Se na Idade Média as obras eram pagas em função do trabalho executado em número de horas, material usado e desafios técnicos, com a mitificação do artista o valor da obra de arte passou a ser relativo. Dependia do nome do artista e de seu status. Já não valia tanto a qualidade técnica do trabalho, até porque muitas vezes ele era conceitual, o que relativizava, ainda mais, a relação obra/preço. Uns diziam que uma obra (arte) não podia mais estar atrelada apenas a questões absolutas (técnicas). Outros diziam que o conceitual tinha de estar necessariamente ligado ao ofício. A discussão continua até hoje. Talvez a posteridade consiga chegar a alguma conclusão. Duvido!

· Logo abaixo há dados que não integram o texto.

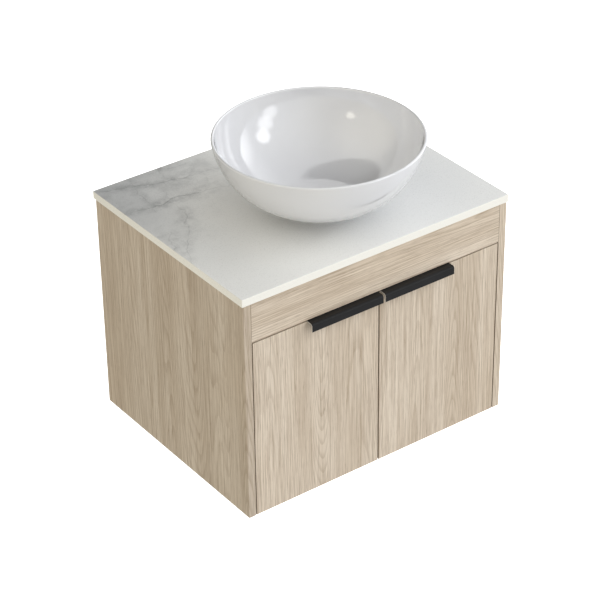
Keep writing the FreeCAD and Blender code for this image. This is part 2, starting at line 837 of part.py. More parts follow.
def hinge_inner_link():
    """The fork that swings from the arm, turning as the door turns."""
    cheeks = []
    for z0 in (-fork_outer, fork_inner):
        z1 = z0 + hinge_fork_wall
        cheeks.append(eyed_bar(arm_pin, link_pin, z0, z1, pin_hole, hinge_pin_radius))
    along = (link_pin - arm_pin).normalize()
    side = V(-along.y, along.x, 0) * hinge_link_half
    near = arm_pin + along * (hinge_eye_radius * 2)
    far = arm_pin + along * ((link_pin - arm_pin).Length * 0.55)
    corners = [near + side, far + side, far - side, near - side, near + side]
    bridge = Part.Face(Part.makePolygon(corners)).extrude(V(0, 0, 2 * fork_inner + 0.4))
    return fused(cheeks + [moved(bridge, V(0, 0, -fork_inner - 0.2))])


def hinge_outer_link():
    """The bar from the fork down into the cup, loose on the cup's pin."""
    half = hinge_knuckle_half
    loose = hinge_pin_radius + open_pivot_clearance
    return eyed_bar(link_pin, cup_pin, -half, half, pin_hole, loose)


def hinge_cup():
    """The pressed cup in the door, with its screwed flange and pin holes."""
    centre = hinge_cup_centre()
    well = rod(hinge_cup_radius, centre, V(0, -1, 0), hinge_cup_depth)
    rim = rod(hinge_cup_radius + 2.0, centre, Y_AXIS, hinge_flange_thick)
    half = cup_screw_pitch + 6.0
    ear_x = centre.x + cup_screw_offset
    ears = box(ear_x - 6, ear_x + 6, centre.y, centre.y + hinge_flange_thick, -half, half)
    ears = ears.makeFillet(5.0, straight_edges(ears, Y_AXIS, lambda p: True))
    inside = hinge_cup_radius - hinge_cup_wall
    depth = hinge_cup_depth - hinge_cup_wall + hinge_flange_thick
    hollow = rod(inside, centre + V(0, hinge_flange_thick, 0), V(0, -1, 0), depth)
    holes = [rod(hinge_pin_radius, cup_pin - V(0, 0, 30), Z_AXIS, 60)]
    for w in (-cup_screw_pitch, cup_screw_pitch):
        start = centre + V(cup_screw_offset, 2, w)
        holes.append(rod(cup_screw[1] + running_clearance, start, V(0, -1, 0), 4))
    return less(fused([well, rim, ears]), [hollow] + holes)


def hinge_arm_pin():
    """The rivet through the arm's knuckle and the fork's first eyes."""
    return rod(hinge_pin_radius, arm_pin - V(0, 0, fork_outer), Z_AXIS, 2 * fork_outer)


def hinge_link_pin():
    """The rivet through the fork's second eyes and the outer link."""
    return rod(hinge_pin_radius, link_pin - V(0, 0, fork_outer), Z_AXIS, 2 * fork_outer)


def hinge_cup_pin():
    """The rivet across the cup, ending in its wall."""
    pin = rod(hinge_pin_radius, cup_pin - V(0, 0, 30), Z_AXIS, 60)
    wall = rod(hinge_cup_radius - 0.1, hinge_cup_centre() + V(0, 5, 0), V(0, -1, 0), 30)
    return pin.common(wall)


def hinge_arm_screws():
    """The two pan-head screws that hold one arm on its plate."""
    return [pan_screw(seat, V(-1, 0, 0), arm_screw) for seat in arm_screw_seats()]


# ---- the whole vanity ----
def cabinet_nodes():
    """The boards and their joining pieces."""
    hanging_base = cabinet_height - hanging_rail_height
    cams = []
    bolts = []
    for side in (-1, 1):
        for name, y, z, mouth in cam_joints():
            cams.append(cam_lock(side * (inner_half - cam_from_edge), y, z, mouth, side))
            bolts.append(cam_bolt(y, z, side))
    dowels = [dowel(y, z, side, 0.0) for side in (-1, 1) for name, y, z in dowel_joints()]
    screws = [pan_screw(seat, inward, fascia_screw) for seat, inward in fascia_screw_seats()]
    return {
        "left_side_panel": side_panel(-1),
        "right_side_panel": side_panel(1),
        "bottom_panel": bottom_panel(),
        "front_fascia": front_fascia(),
        "front_top_rail": front_top_rail(),
        "rear_hanging_rail": rear_rail("rear_hanging_rail", hanging_base, cabinet_height, upper_screw_z),
        "rear_lower_rail": rear_rail(
            "rear_lower_rail", panel_thick, panel_thick + lower_rail_height, lower_screw_z
        ),
        "carcass_cam_locks": Part.makeCompound(cams),
        "carcass_cam_bolts": Part.makeCompound(bolts),
        "carcass_dowels": Part.makeCompound(dowels),
        "fascia_screws": Part.makeCompound(screws),
        "door_bumpers": Part.makeCompound(door_bumpers()),
    }


def basin_nodes():
    """The counter, the basin and the waste."""
    return {
        "countertop": countertop(),
        "basin": basin(),
        "basin_seal_ring": basin_seal_ring(),
        "drain_body": drain_body(),
        "drain_upper_gasket": drain_upper_gasket(),
        "drain_lower_gasket": drain_lower_gasket(),
        "drain_washer": drain_washer(),
        "drain_lock_nut": drain_lock_nut(),
        "drain_tailpiece": drain_tailpiece(),
        "stopper_cartridge": stopper_cartridge(),
        "drain_stopper": drain_stopper(),
        "stopper_seal": stopper_seal(),
    }


def handed(name, shape):
    """A left-hand piece and its mirror image, by name."""
    return {"left_" + name: shape, "right_" + name: mirrored(shape)}


def door_nodes():
    """Both doors with their pulls."""
    nodes = handed("door", left_door())
    nodes.update(handed("handle", left_handle()))
    nodes.update(handed("handle_screws", Part.makeCompound(left_handle_screws())))
    return nodes


def hinge_nodes():
    """Four concealed hinges, with their pins and screws in groups."""
    nodes = {}
    pieces = {
        "hinge_plate": hinge_plate(),
        "hinge_arm": hinge_arm(),
        "hinge_inner_link": hinge_inner_link(),
        "hinge_outer_link": hinge_outer_link(),
        "hinge_cup": hinge_cup(),
    }
    for level, height in zip(("upper_", "lower_"), hinge_heights):
        for name, shape in pieces.items():
            nodes.update(handed(level + name, at_hinge(shape, height)))
    link_pins = [at_hinge(hinge_link_pin(), height) for height in hinge_heights]
    cup_pins = [at_hinge(hinge_cup_pin(), height) for height in hinge_heights]
    arm_pins = [at_hinge(hinge_arm_pin(), height) for height in hinge_heights]
    arm_screws = [at_hinge(s, height) for height in hinge_heights for s in hinge_arm_screws()]
    cup_screws = []
    for height in hinge_heights:
        for seat, inward in cup_screw_seats(height):
            cup_screws.append(pan_screw(seat, inward, cup_screw))
    plate_screws = [pan_screw(seat, inward, plate_screw) for seat, inward in plate_screw_seats(-1)]
    nodes.update(handed("hinge_link_pins", Part.makeCompound(link_pins)))
    nodes.update(handed("hinge_cup_pins", Part.makeCompound(cup_pins)))
    nodes.update(handed("hinge_cup_screws", Part.makeCompound(cup_screws)))
    for name, solids in (
        ("hinge_arm_pins", arm_pins),
        ("hinge_arm_screws", arm_screws),
        ("hinge_plate_screws", plate_screws),
    ):
        nodes[name] = Part.makeCompound(solids + [mirrored(s) for s in solids])
    return nodes


def main():
    """Build every node, move the origin to the wall screws and write the files."""
    os.makedirs("parts", exist_ok=True)
    nodes = {}
    for group in (cabinet_nodes(), basin_nodes(), door_nodes(), hinge_nodes()):
        nodes.update(group)
    for name, shape in nodes.items():
        moved(shape, V(0, 0, -origin_z)).exportStep("parts/" + name + ".step")


main()
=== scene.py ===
"""Looks for the wall-hung vanity: oak laminate, veined stone, glazed basin and metal.

Metres, in the part's own frame: +X right, -Y front, +Z up, origin at the wall screws.
"""

import json
import math

import bmesh
import bpy
from mathutils import Matrix, Vector


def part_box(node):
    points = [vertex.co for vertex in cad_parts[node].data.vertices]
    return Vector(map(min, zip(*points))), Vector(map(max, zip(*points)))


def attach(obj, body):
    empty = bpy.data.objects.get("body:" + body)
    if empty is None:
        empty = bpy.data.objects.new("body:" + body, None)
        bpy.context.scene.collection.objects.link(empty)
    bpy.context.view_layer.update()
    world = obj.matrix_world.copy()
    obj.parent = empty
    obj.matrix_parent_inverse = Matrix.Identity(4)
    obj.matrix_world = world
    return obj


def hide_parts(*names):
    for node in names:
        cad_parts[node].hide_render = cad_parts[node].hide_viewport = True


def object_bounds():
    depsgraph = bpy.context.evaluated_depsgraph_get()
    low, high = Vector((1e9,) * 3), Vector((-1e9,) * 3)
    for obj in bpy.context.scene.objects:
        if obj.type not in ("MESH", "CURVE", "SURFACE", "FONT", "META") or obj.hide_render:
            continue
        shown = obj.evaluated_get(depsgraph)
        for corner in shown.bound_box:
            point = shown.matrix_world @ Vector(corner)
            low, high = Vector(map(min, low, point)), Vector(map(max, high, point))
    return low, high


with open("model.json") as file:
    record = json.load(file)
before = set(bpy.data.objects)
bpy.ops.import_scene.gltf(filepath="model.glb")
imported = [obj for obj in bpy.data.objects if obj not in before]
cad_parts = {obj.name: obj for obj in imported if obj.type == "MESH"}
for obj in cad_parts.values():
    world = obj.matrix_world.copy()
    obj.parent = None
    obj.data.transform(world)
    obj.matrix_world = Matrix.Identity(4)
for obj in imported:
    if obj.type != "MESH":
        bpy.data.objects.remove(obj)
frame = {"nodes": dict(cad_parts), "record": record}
cad_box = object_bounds()
nodes = frame["nodes"]
basin_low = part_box("basin")[0].z


# ---- camera ----
AZIMUTH = math.radians(-35.965)
ELEVATION = math.radians(32.296)
ROLL = math.radians(-0.828)
DISTANCE = 4.4134
TARGET = Vector((-0.0118, -0.2542, 0.019))
LENS = 137.76
SENSOR = 36.0
FAR_CLIP = 90.0


def place_camera():
    """A camera at DISTANCE from TARGET, turned by ROLL about its own line of sight."""
    back = Vector((
        math.sin(AZIMUTH) * math.cos(ELEVATION),
        -math.cos(AZIMUTH) * math.cos(ELEVATION),
        math.sin(ELEVATION),
    ))
    across = Vector((0, 0, 1)).cross(back).normalized()
    up = back.cross(across)
    turned_across = across * math.cos(ROLL) + up * math.sin(ROLL)
    turned_up = up * math.cos(ROLL) - across * math.sin(ROLL)
    camera = bpy.data.objects.new("camera", bpy.data.cameras.new("camera"))
    bpy.context.scene.collection.objects.link(camera)
    turn = Matrix((turned_across, turned_up, back)).transposed().to_4x4()
    camera.matrix_world = Matrix.Translation(TARGET + back * DISTANCE) @ turn
    camera.data.lens = LENS
    camera.data.sensor_width = SENSOR
    camera.data.clip_end = FAR_CLIP
    bpy.context.scene.camera = camera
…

O fato é que, independentemente do lado filosófico, após a Revolução Industrial, a sociedade passou a valorizar a matéria/mercadoria relacionada a uma linha de produção e a necessidade de consumo produzida artificialmente. A partir daí, os artistas (agora muitos e muitos) passaram a ser caracterizados como “vagabundos”, pois eles não produziam bens essenciais à sociedade de consumo. Somente gostavam de passar o tempo pintando, esculpindo, gravando, desenhando, etc.
Van Gogh foi protagonista de grandes dramas em função da dicotomia trabalho/produto e suas cartas mostram o quanto isso o perturbava. As pessoas consideravam-no louco, beberrão, inútil à sociedade materialista e mercantil (a maioria dos artistas, com raras exceções, já experimentou essa situação, a começar com a própria família).

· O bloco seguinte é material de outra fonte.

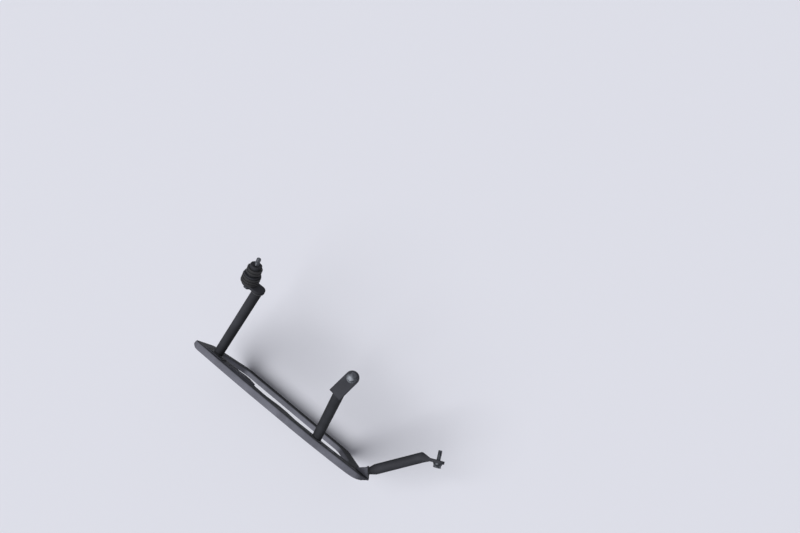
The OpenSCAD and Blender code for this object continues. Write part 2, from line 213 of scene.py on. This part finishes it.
# dust is the share of the pale film on a face that looks straight up
finishes = {
    "plate": powderCoatSatin("powderCoatPlate", dust=0.9),
    "tube": powderCoatSatin("powderCoatTube", dust=0.22),
    "weld": weldBeadCoated("weldBeadCoated"),
    "screw": blackZincSteel("blackZincSteel"),
    "bush": mouldedRubber("mouldedRubber"),
    "disc": powderCoatSatin("powderCoatDisc", dust=0.2),
}
slotOf = {row["node"]: row["material_slot"] for row in frame["record"]["subparts"]}
for name, node in nodes.items():
    for place in node.material_slots:
        place.material = finishes[slotOf[name]]
print("finishes given to", len(slotOf), "nodes")


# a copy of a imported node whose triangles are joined, with its flat faces made whole
def mergedCopy(name):
    work = bmesh.new()
    work.from_mesh(nodes[name].data)
    bmesh.ops.remove_doubles(work, verts=work.verts, dist=0.000002)
    bmesh.ops.dissolve_limit(work, angle_limit=math.radians(0.5), verts=work.verts, edges=work.edges)
    return work


def sharpEdges(work, degrees):
    return [e for e in work.edges if len(e.link_faces) == 2
            and e.calc_face_angle(0) > math.radians(degrees)]


def roundEdges(work, edges, radius, segments):
    bmesh.ops.bevel(work, geom=edges, offset=radius, offset_type="OFFSET", affect="EDGES",
                    segments=segments, profile=0.5, material=-1, clamp_overlap=False)


def placePiece(work, name, nodeName, smoothBelow=35):
    mesh = bpy.data.meshes.new(name)
    bmesh.ops.dissolve_degenerate(work, dist=0.000001, edges=work.edges)
    for face in work.faces:
        face.smooth = len(face.verts) < 5  # faces with more corners are the flat ones
    bmesh.ops.triangulate(work, faces=[f for f in work.faces if len(f.verts) > 4])
    work.to_mesh(mesh)
    work.free()
    mesh.set_sharp_from_angle(angle=math.radians(smoothBelow))
    piece = bpy.data.objects.new(name, mesh)
    bpy.context.collection.objects.link(piece)
    mesh.materials.append(finishes[slotOf[nodeName]])
    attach(piece, "root")
    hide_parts(nodeName)


# side plate: the sheet's folds are rounded, the pressed panels have soft edges, the cut rims are broken.
# Places along and up the plate are in metres from its rear top corner, a rounding is a radius and its
# segments.
plate = {
    "originX": -0.037, "originZ": -0.12242593,  # that corner in the frame
    "faceY": -0.17610969, "sheet": 0.0025, "press": 0.002,
    "flange": 0.0124,  # slightly under the solid's own, so that nothing stands past it
    "fold": (0.0023, 5), "innerFold": (0.0012, 3), "panel": (0.0009, 3), "rim": (0.00035, 2),
    "foldAngle": 40, "rimAngle": 60,  # smallest angles of the edges that are rounded
    "loopSpan": 0.04,  # a narrower loop of edges is the rim of a hole and no fold
    "cornerPull": 0.010, "cornerX": (0.004, 0.030), "cornerZ": (-0.084, -0.045),
    "pullRim": 0.0045, "pullAcross": 0.022,  # further in the sheet stays, and its holes with it
    "cornerCut": 0.005, "cutX": (-0.002, 0.012), "cutZ": (-0.05, -0.02),
    "runOutFrom": 0.3588, "runOutTo": 0.398, "runOutCentre": 0.362, "runOutLow": -0.075, "runOutCuts": 9,
    "wallFrom": 0.001, "nearly": 0.0001, "onFace": 0.00005, "level": 0.00002,  # tolerances
}


def edgesAt(work, height, convex):
    return [e for e in sharpEdges(work, plate["foldAngle"]) if e.is_convex == convex
            and all(abs(v.co.y - plate["faceY"] - height) < plate["level"] for v in e.verts)]


# those of the edges that make loops wider along the plate than loopSpan
def wideLoops(edges):
    left, wide = dict.fromkeys(edges), []
    while left:
        loop, ends = [], [next(iter(left))]
        del left[ends[0]]
        while ends:
            edge = ends.pop()
            loop.append(edge)
            for other in [e for vert in edge.verts for e in vert.link_edges if e in left]:
                left.pop(other, None)
                ends.append(other)
        reach = [vert.co.x for edge in loop for vert in edge.verts]
        if max(reach) - min(reach) > plate["loopSpan"]:
            wide += loop
    return wide


def ease(value, low, high):
    share = min(1, max(0, (value - low) / (high - low)))
    return share * share * (3 - 2 * share)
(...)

O trabalho passou a ser relacionado com um suposto lucro financeiro e, não mais, com o tempo dedicado a uma atividade. Essa é a herança ingrata que o artista recebeu de uma sociedade baseada em conceitos superficiais.

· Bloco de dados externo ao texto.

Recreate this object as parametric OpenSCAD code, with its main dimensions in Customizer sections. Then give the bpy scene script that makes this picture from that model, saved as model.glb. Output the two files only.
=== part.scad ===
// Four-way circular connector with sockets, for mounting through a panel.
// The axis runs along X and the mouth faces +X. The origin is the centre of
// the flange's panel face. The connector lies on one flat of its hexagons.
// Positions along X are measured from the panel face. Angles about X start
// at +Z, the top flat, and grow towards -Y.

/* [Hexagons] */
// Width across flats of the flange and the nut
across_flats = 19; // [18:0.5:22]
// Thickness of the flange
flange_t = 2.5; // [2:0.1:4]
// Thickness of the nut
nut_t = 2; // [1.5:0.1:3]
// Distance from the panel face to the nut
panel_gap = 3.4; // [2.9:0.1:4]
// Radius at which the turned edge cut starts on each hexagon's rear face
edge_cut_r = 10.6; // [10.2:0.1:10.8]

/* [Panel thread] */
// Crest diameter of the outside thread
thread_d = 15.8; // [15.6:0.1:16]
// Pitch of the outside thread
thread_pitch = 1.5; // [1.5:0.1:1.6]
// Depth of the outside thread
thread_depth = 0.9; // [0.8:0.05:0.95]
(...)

Assim, todo artista considerado “desconhecido” pelo mercado de arte, mesmo que passe todos os dias pintando, esculpindo, gravando, desenhando, normalmente não é classificado como profissional, ao passo que um artista “famoso”, que tenha uma vendagem (participante do mercado), mesmo que leve uma hora para produzir uma obra e passe o resto do tempo na boêmia, será considerado profissional.
A meu ver, os dois exemplos de artistas, acima citados, são trabalhadores. Cada um dentro da especificidade de uma atividade ampla onde é difícil determinar as fronteiras: a Arte.
Arte, antes de tudo, é um conceito criado pelo ser humano para explicar uma das formas usadas para expressar suas angústias e anseios, a sua relação (material, espiritual e filosófica) com o mundo à sua volta. Enfim, para expressar os seus sentimentos. Nesse sentido, tanto ontem como hoje, a função maior da obra de arte não é a sua venda, mas a sua relação com o espectador, sem necessariamente impingir no observador a mesma intenção do autor já que nunca se consegue decifrar todos os elementos, conceituais ou materiais, implícitos em uma obra. Até porque, a arte é um tipo de linguagem e, como tal, pode dar margem a vários tipos de interpretações.
Sendo assim, penso que o conceito de profissionalismo advém do fato de o artista ter uma produção frequente e levar esta produção a público através de exposições, salões, mostras, etc. Não basta produzir e deixar a obra escondida embaixo da cama ou mostrar apenas aos familiares e amigos, isto faz dele um artista, mas não um profissional da arte. Quanto à venda da obra, isto é uma consequência que independe do ato da criação e que está atrelada ao mercantilismo capitalista e materialista explicado anteriormente.
Como o artista plástico tem o péssimo hábito de precisar comer, vestir-se e ter moradia para viver decentemente, ele precisou adaptar-se às regras da sociedade materialista. Como não se pode evitar o fato de que a obra de arte, após estar pronta, adquira também o conceito de produto, há de se ter o devido cuidado para não misturar a água com o vinho. Existem obras que têm uma receptividade mercadológica e outras não. Entretanto, isso não diminui nem valoriza a produção artística de nenhum artista, são apenas características atreladas a questões mercantilistas ou de interesses particulares; são apenas faces de um mesmo polígono.
O artista plástico, independentemente de sua técnica, estilo e conceito, será profissional se tiver uma produção artística consistente e leve o seu trabalho a público com certa frequência. Se o nível técnico ou conceitual do trabalho é bom ou ruim, isto é outra estória, afinal, existem bons e maus profissionais em todos os ramos da atividade humana.
Há que lembrar, que arte é uma manifestação humana presente em todas as culturas (de uma forma ou de outra), em todos os tempos, e que nunca dependeu de fatores alheios aos seus motivos essenciais. Até porque, quando a arte nasceu, na pré-história, nem mercado de arte havia!!!